SOURCE DATA —
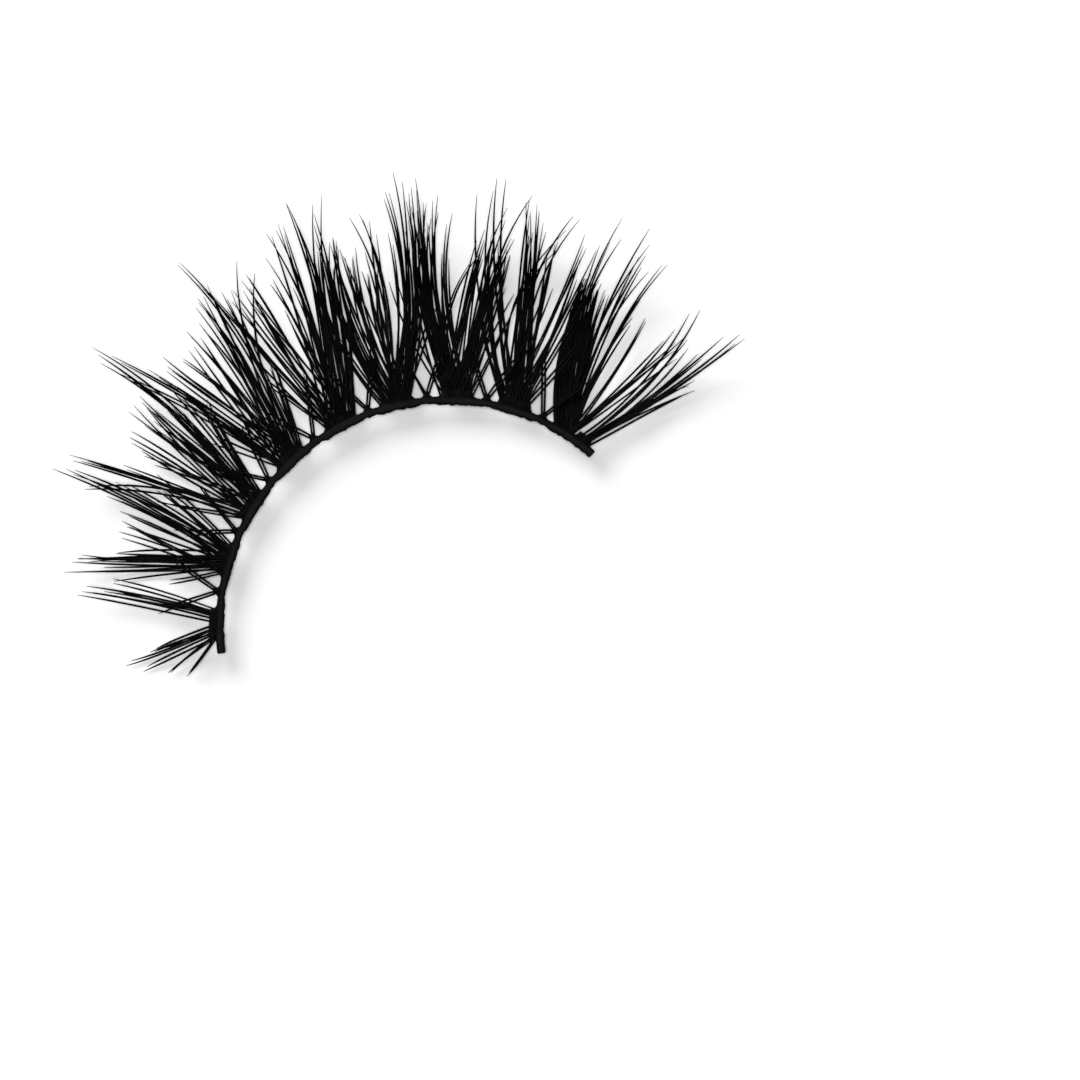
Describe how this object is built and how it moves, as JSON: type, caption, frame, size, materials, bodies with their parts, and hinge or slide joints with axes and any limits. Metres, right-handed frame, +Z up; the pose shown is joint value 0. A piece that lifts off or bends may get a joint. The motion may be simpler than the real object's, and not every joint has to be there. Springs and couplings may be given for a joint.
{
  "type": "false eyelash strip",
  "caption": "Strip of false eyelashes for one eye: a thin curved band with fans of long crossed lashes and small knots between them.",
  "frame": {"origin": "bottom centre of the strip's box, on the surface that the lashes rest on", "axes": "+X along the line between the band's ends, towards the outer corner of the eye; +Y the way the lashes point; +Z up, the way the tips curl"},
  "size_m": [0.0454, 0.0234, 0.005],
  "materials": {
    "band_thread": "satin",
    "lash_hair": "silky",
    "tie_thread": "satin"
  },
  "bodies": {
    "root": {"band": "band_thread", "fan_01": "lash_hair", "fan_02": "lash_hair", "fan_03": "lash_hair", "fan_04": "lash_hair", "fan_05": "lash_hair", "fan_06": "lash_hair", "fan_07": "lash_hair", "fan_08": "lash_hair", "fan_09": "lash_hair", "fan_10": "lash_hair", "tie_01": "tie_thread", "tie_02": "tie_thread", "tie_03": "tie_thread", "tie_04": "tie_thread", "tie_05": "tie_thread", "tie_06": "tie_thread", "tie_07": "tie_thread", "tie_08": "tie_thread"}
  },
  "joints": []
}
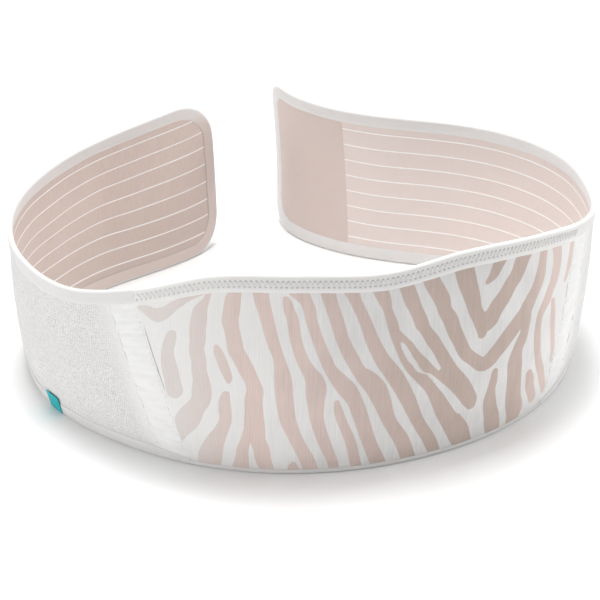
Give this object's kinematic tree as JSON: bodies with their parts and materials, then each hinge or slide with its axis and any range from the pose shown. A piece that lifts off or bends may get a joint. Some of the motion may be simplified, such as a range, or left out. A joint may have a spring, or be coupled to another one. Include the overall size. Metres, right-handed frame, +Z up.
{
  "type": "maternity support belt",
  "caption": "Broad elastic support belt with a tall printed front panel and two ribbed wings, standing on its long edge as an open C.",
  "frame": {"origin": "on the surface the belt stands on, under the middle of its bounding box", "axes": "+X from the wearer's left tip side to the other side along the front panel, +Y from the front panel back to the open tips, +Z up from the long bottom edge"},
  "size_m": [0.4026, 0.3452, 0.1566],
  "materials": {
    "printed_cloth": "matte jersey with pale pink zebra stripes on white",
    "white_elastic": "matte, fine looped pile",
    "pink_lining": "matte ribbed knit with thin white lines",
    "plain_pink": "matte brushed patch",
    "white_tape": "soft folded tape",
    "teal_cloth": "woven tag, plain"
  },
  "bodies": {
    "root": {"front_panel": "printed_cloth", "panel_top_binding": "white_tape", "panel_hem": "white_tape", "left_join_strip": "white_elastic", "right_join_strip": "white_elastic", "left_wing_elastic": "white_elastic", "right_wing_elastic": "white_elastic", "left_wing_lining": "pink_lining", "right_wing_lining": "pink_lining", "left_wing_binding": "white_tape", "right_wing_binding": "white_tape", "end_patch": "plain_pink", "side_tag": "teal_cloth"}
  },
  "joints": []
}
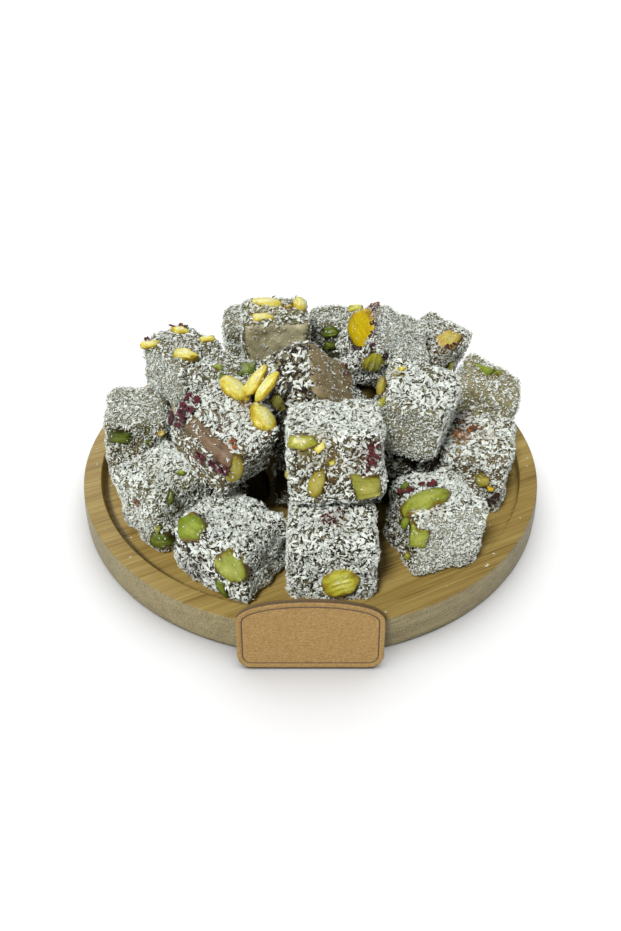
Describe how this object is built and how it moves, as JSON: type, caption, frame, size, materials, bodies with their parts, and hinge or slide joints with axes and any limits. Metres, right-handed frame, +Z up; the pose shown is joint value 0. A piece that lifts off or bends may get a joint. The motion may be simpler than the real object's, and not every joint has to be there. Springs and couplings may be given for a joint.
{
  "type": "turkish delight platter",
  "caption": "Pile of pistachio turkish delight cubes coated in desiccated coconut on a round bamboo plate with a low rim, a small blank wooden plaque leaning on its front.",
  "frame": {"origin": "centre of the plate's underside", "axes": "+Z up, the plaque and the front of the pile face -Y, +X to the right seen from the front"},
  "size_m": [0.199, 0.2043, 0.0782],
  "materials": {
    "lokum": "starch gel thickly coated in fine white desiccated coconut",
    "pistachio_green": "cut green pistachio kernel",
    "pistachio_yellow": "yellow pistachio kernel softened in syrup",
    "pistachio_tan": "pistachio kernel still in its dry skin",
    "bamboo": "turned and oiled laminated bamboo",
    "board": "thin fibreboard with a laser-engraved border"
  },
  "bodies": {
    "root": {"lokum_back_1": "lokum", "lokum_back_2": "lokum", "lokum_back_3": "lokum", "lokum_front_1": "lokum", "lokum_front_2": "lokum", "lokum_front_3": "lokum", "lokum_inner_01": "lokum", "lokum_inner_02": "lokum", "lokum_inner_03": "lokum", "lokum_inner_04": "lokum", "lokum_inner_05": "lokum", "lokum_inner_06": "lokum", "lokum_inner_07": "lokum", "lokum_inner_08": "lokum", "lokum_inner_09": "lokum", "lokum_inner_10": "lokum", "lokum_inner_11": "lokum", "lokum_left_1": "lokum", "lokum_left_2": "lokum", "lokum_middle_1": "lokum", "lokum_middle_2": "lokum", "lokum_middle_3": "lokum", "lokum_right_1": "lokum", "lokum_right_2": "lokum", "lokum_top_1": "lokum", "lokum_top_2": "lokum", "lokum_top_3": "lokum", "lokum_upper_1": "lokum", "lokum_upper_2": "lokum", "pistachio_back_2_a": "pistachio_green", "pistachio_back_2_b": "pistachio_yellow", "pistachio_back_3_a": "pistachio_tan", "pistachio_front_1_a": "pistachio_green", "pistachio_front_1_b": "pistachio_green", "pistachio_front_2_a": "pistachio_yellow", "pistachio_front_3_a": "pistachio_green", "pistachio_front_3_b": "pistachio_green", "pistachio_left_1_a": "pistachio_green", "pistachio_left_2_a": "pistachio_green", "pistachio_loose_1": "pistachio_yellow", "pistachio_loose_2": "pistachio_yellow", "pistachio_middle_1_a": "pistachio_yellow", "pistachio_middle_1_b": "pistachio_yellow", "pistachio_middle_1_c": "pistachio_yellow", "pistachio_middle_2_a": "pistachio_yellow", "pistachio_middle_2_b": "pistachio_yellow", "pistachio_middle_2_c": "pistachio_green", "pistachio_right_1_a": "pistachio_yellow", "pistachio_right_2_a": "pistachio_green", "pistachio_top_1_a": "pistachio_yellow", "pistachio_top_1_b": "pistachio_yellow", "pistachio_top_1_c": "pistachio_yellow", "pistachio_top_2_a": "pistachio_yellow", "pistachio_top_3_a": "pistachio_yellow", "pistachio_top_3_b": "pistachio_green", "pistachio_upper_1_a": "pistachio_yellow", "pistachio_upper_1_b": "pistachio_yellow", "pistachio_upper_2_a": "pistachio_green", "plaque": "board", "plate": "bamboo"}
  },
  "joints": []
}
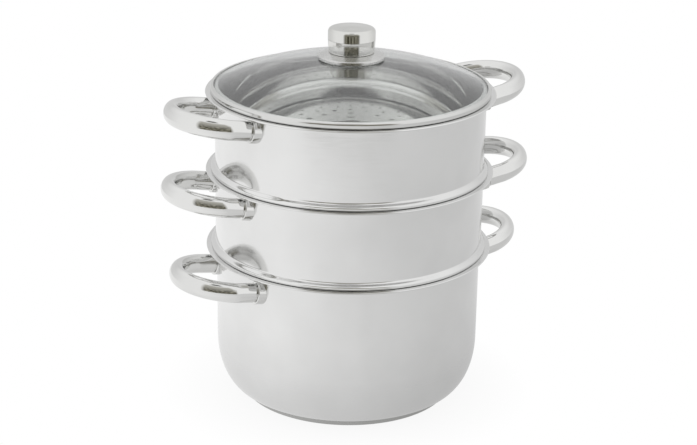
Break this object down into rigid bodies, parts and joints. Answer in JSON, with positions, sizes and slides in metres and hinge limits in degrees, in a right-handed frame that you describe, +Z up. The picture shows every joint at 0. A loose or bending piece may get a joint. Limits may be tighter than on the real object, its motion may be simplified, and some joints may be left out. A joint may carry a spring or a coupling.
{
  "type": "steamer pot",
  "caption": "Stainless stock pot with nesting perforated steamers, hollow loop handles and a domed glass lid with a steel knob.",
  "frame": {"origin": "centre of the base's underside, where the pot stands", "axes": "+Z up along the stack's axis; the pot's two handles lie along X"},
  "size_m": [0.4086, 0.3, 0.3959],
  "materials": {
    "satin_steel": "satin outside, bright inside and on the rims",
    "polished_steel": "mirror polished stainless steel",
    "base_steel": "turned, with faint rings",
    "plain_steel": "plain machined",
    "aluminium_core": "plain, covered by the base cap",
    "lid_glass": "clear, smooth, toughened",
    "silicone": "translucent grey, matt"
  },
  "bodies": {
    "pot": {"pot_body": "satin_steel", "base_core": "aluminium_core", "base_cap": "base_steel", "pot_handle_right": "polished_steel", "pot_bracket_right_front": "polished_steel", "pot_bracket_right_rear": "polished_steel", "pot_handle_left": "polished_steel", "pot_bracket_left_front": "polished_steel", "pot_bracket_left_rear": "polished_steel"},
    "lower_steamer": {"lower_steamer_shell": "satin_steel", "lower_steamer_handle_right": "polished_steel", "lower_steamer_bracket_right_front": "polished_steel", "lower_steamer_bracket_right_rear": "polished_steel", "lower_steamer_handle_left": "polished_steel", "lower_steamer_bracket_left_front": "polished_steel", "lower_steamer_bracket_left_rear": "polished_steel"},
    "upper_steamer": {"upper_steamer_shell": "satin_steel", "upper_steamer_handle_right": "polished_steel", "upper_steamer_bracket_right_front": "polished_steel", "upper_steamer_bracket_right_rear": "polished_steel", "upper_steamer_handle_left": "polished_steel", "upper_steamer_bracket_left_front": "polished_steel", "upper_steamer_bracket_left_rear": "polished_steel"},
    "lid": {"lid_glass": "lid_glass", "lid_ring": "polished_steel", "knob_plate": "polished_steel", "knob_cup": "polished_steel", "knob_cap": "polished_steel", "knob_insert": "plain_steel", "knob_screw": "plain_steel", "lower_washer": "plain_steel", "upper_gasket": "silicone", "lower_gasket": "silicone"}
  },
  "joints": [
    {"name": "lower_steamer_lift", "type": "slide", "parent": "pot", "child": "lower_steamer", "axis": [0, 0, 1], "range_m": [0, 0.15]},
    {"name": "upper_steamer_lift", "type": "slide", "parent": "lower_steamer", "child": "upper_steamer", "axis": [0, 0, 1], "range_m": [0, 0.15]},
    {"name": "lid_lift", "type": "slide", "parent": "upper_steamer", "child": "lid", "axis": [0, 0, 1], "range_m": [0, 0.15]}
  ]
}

TO DO — Your answer should be one number: how many lines of the listing include the word "from".

WRITTEN SOLUTION — 3